§ GIVEN REQUEST
Output the full listing word for word.

§ DATA PROVIDED
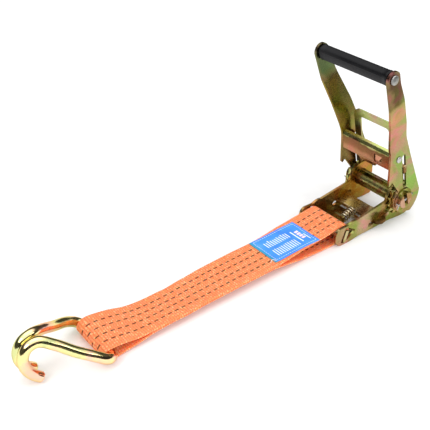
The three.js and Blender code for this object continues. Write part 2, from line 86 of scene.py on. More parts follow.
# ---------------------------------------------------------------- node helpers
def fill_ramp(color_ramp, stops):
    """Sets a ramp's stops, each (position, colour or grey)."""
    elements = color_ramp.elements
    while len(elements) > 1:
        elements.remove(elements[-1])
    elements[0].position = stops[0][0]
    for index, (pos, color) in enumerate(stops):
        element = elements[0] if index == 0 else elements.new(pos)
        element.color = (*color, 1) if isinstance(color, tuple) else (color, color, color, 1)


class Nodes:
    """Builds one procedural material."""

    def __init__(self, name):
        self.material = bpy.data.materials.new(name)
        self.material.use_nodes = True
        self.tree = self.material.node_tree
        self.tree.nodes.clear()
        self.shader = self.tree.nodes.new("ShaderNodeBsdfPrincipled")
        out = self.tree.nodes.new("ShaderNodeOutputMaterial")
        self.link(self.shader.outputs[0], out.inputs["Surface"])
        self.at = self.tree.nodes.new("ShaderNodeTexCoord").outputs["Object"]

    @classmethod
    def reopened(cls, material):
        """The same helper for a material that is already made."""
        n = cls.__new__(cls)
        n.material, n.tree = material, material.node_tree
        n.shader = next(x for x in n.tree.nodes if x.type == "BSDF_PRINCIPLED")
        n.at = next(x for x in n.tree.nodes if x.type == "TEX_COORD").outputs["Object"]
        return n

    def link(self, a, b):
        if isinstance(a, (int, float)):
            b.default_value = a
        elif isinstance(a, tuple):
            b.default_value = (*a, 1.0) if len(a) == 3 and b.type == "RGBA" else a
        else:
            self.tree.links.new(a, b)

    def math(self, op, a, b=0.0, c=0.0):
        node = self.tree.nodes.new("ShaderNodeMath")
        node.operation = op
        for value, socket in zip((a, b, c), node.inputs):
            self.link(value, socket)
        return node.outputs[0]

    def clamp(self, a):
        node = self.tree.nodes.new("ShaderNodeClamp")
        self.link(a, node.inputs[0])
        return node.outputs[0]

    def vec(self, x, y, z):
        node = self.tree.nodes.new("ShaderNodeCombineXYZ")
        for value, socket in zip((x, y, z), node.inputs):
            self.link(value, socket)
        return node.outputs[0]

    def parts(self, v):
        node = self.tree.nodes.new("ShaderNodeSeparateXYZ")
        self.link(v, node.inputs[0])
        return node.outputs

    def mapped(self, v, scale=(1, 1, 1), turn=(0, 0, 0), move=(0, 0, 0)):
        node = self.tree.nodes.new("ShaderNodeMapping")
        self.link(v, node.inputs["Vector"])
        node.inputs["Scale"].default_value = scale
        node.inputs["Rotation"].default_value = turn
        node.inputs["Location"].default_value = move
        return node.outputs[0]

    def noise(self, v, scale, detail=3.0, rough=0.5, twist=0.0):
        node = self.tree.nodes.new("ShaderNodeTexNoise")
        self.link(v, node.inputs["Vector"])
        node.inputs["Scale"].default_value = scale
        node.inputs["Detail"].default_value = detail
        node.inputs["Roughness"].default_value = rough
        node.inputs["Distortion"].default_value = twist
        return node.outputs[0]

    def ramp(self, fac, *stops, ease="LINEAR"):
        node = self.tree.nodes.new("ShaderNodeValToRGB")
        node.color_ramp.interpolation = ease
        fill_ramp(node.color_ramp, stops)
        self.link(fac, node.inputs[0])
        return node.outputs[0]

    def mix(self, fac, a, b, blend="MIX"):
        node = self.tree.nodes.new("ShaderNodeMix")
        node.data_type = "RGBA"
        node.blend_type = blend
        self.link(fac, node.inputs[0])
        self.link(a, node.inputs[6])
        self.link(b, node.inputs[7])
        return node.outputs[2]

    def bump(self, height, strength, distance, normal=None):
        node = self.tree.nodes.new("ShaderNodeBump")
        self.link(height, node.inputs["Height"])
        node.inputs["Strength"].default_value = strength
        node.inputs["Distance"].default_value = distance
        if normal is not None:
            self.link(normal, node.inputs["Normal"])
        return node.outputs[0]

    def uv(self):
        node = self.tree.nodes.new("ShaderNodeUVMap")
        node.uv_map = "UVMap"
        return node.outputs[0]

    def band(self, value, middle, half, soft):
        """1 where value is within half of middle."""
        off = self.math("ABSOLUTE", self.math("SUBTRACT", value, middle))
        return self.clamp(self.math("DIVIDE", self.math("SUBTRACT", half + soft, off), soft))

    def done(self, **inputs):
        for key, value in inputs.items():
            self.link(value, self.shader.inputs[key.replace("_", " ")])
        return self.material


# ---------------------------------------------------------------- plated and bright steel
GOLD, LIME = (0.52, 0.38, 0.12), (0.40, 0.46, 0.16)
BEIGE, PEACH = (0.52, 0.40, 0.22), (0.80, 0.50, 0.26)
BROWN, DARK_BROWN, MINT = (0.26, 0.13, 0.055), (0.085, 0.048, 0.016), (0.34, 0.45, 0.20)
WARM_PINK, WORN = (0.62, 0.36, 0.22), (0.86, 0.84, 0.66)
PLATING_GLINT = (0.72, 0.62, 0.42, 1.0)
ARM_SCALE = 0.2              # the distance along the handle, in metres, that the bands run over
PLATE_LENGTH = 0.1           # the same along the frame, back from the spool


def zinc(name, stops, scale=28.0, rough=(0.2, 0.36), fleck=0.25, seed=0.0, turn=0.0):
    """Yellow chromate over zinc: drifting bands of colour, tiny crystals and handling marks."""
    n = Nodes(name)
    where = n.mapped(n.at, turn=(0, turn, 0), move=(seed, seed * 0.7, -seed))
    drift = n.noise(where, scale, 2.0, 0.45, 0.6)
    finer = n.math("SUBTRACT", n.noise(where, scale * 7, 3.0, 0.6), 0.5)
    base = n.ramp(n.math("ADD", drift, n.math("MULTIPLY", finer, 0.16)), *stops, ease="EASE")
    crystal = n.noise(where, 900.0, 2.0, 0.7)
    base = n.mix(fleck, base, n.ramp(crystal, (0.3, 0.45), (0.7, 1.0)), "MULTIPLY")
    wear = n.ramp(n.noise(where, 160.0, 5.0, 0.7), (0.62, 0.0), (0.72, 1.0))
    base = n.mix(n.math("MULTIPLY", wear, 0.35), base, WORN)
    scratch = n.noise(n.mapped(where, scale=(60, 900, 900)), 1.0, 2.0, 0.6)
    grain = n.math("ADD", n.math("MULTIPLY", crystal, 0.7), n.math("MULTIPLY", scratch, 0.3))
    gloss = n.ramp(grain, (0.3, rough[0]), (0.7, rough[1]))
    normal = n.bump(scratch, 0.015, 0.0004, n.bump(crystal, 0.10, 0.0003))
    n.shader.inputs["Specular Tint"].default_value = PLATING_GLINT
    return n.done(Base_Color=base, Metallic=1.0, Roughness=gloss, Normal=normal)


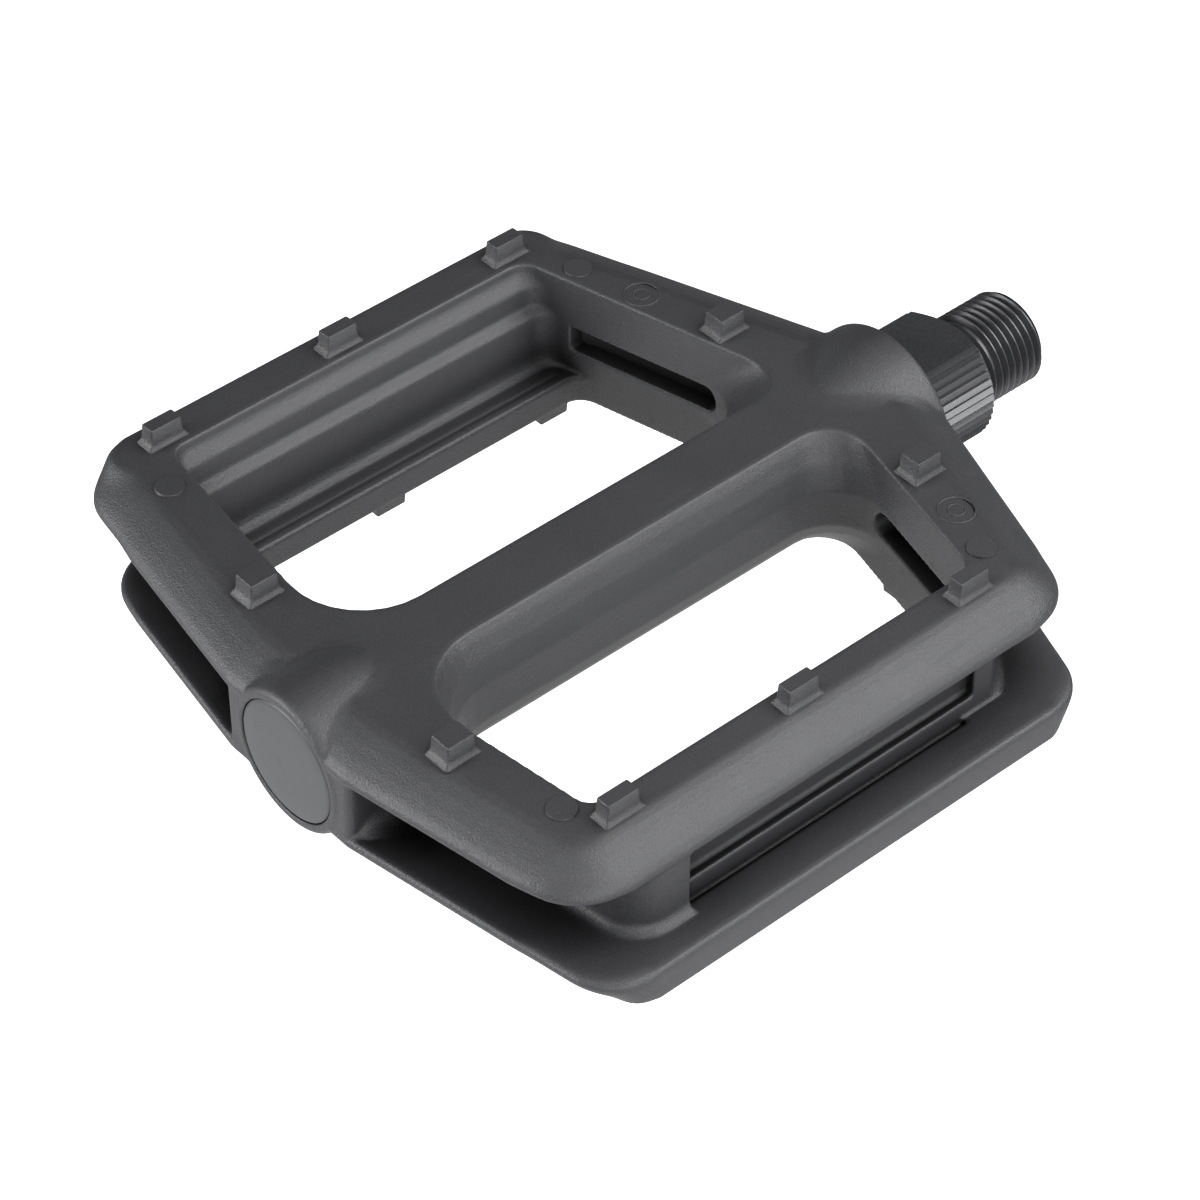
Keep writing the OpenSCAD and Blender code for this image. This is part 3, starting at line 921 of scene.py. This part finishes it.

§ SOLUTION
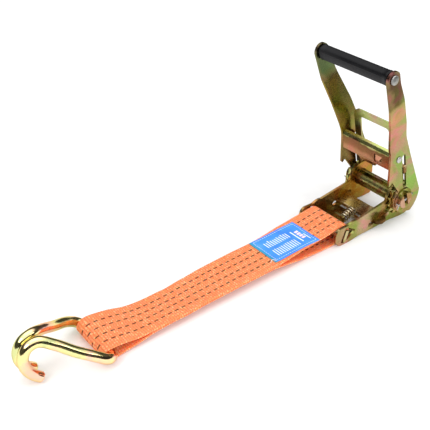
The three.js and Blender code for this object continues. Write part 2, from line 86 of scene.py on. More parts follow.
# ---------------------------------------------------------------- node helpers
def fill_ramp(color_ramp, stops):
    """Sets a ramp's stops, each (position, colour or grey)."""
    elements = color_ramp.elements
    while len(elements) > 1:
        elements.remove(elements[-1])
    elements[0].position = stops[0][0]
    for index, (pos, color) in enumerate(stops):
        element = elements[0] if index == 0 else elements.new(pos)
        element.color = (*color, 1) if isinstance(color, tuple) else (color, color, color, 1)


class Nodes:
    """Builds one procedural material."""

    def __init__(self, name):
        self.material = bpy.data.materials.new(name)
        self.material.use_nodes = True
        self.tree = self.material.node_tree
        self.tree.nodes.clear()
        self.shader = self.tree.nodes.new("ShaderNodeBsdfPrincipled")
        out = self.tree.nodes.new("ShaderNodeOutputMaterial")
        self.link(self.shader.outputs[0], out.inputs["Surface"])
        self.at = self.tree.nodes.new("ShaderNodeTexCoord").outputs["Object"]

    @classmethod
    def reopened(cls, material):
        """The same helper for a material that is already made."""
        n = cls.__new__(cls)
        n.material, n.tree = material, material.node_tree
        n.shader = next(x for x in n.tree.nodes if x.type == "BSDF_PRINCIPLED")
        n.at = next(x for x in n.tree.nodes if x.type == "TEX_COORD").outputs["Object"]
        return n

    def link(self, a, b):
        if isinstance(a, (int, float)):
            b.default_value = a
        elif isinstance(a, tuple):
            b.default_value = (*a, 1.0) if len(a) == 3 and b.type == "RGBA" else a
        else:
            self.tree.links.new(a, b)

    def math(self, op, a, b=0.0, c=0.0):
        node = self.tree.nodes.new("ShaderNodeMath")
        node.operation = op
        for value, socket in zip((a, b, c), node.inputs):
            self.link(value, socket)
        return node.outputs[0]

    def clamp(self, a):
        node = self.tree.nodes.new("ShaderNodeClamp")
        self.link(a, node.inputs[0])
        return node.outputs[0]

    def vec(self, x, y, z):
        node = self.tree.nodes.new("ShaderNodeCombineXYZ")
        for value, socket in zip((x, y, z), node.inputs):
            self.link(value, socket)
        return node.outputs[0]

    def parts(self, v):
        node = self.tree.nodes.new("ShaderNodeSeparateXYZ")
        self.link(v, node.inputs[0])
        return node.outputs

    def mapped(self, v, scale=(1, 1, 1), turn=(0, 0, 0), move=(0, 0, 0)):
        node = self.tree.nodes.new("ShaderNodeMapping")
        self.link(v, node.inputs["Vector"])
        node.inputs["Scale"].default_value = scale
        node.inputs["Rotation"].default_value = turn
        node.inputs["Location"].default_value = move
        return node.outputs[0]

    def noise(self, v, scale, detail=3.0, rough=0.5, twist=0.0):
        node = self.tree.nodes.new("ShaderNodeTexNoise")
        self.link(v, node.inputs["Vector"])
        node.inputs["Scale"].default_value = scale
        node.inputs["Detail"].default_value = detail
        node.inputs["Roughness"].default_value = rough
        node.inputs["Distortion"].default_value = twist
        return node.outputs[0]

    def ramp(self, fac, *stops, ease="LINEAR"):
        node = self.tree.nodes.new("ShaderNodeValToRGB")
        node.color_ramp.interpolation = ease
        fill_ramp(node.color_ramp, stops)
        self.link(fac, node.inputs[0])
        return node.outputs[0]

    def mix(self, fac, a, b, blend="MIX"):
        node = self.tree.nodes.new("ShaderNodeMix")
        node.data_type = "RGBA"
        node.blend_type = blend
        self.link(fac, node.inputs[0])
        self.link(a, node.inputs[6])
        self.link(b, node.inputs[7])
        return node.outputs[2]

    def bump(self, height, strength, distance, normal=None):
        node = self.tree.nodes.new("ShaderNodeBump")
        self.link(height, node.inputs["Height"])
        node.inputs["Strength"].default_value = strength
        node.inputs["Distance"].default_value = distance
        if normal is not None:
            self.link(normal, node.inputs["Normal"])
        return node.outputs[0]

    def uv(self):
        node = self.tree.nodes.new("ShaderNodeUVMap")
        node.uv_map = "UVMap"
        return node.outputs[0]

    def band(self, value, middle, half, soft):
        """1 where value is within half of middle."""
        off = self.math("ABSOLUTE", self.math("SUBTRACT", value, middle))
        return self.clamp(self.math("DIVIDE", self.math("SUBTRACT", half + soft, off), soft))

    def done(self, **inputs):
        for key, value in inputs.items():
            self.link(value, self.shader.inputs[key.replace("_", " ")])
        return self.material


# ---------------------------------------------------------------- plated and bright steel
GOLD, LIME = (0.52, 0.38, 0.12), (0.40, 0.46, 0.16)
BEIGE, PEACH = (0.52, 0.40, 0.22), (0.80, 0.50, 0.26)
BROWN, DARK_BROWN, MINT = (0.26, 0.13, 0.055), (0.085, 0.048, 0.016), (0.34, 0.45, 0.20)
WARM_PINK, WORN = (0.62, 0.36, 0.22), (0.86, 0.84, 0.66)
PLATING_GLINT = (0.72, 0.62, 0.42, 1.0)
ARM_SCALE = 0.2              # the distance along the handle, in metres, that the bands run over
PLATE_LENGTH = 0.1           # the same along the frame, back from the spool


def zinc(name, stops, scale=28.0, rough=(0.2, 0.36), fleck=0.25, seed=0.0, turn=0.0):
    """Yellow chromate over zinc: drifting bands of colour, tiny crystals and handling marks."""
    n = Nodes(name)
    where = n.mapped(n.at, turn=(0, turn, 0), move=(seed, seed * 0.7, -seed))
    drift = n.noise(where, scale, 2.0, 0.45, 0.6)
    finer = n.math("SUBTRACT", n.noise(where, scale * 7, 3.0, 0.6), 0.5)
    base = n.ramp(n.math("ADD", drift, n.math("MULTIPLY", finer, 0.16)), *stops, ease="EASE")
    crystal = n.noise(where, 900.0, 2.0, 0.7)
    base = n.mix(fleck, base, n.ramp(crystal, (0.3, 0.45), (0.7, 1.0)), "MULTIPLY")
    wear = n.ramp(n.noise(where, 160.0, 5.0, 0.7), (0.62, 0.0), (0.72, 1.0))
    base = n.mix(n.math("MULTIPLY", wear, 0.35), base, WORN)
    scratch = n.noise(n.mapped(where, scale=(60, 900, 900)), 1.0, 2.0, 0.6)
    grain = n.math("ADD", n.math("MULTIPLY", crystal, 0.7), n.math("MULTIPLY", scratch, 0.3))
    gloss = n.ramp(grain, (0.3, rough[0]), (0.7, rough[1]))
    normal = n.bump(scratch, 0.015, 0.0004, n.bump(crystal, 0.10, 0.0003))
    n.shader.inputs["Specular Tint"].default_value = PLATING_GLINT
    return n.done(Base_Color=base, Metallic=1.0, Roughness=gloss, Normal=normal)


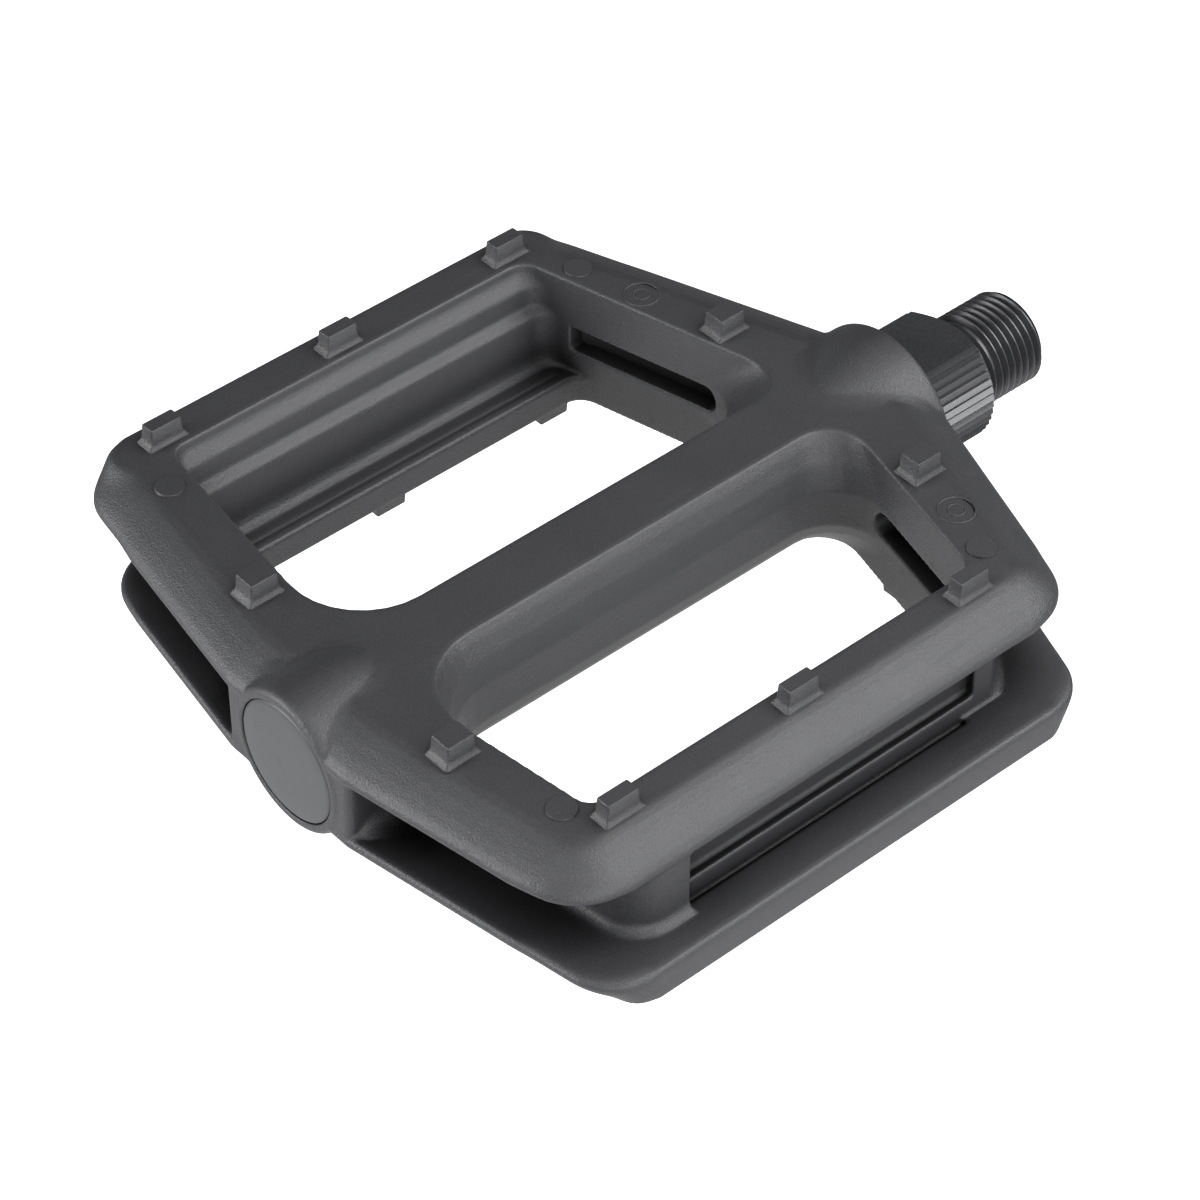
Keep writing the OpenSCAD and Blender code for this image. This is part 3, starting at line 921 of scene.py. This part finishes it.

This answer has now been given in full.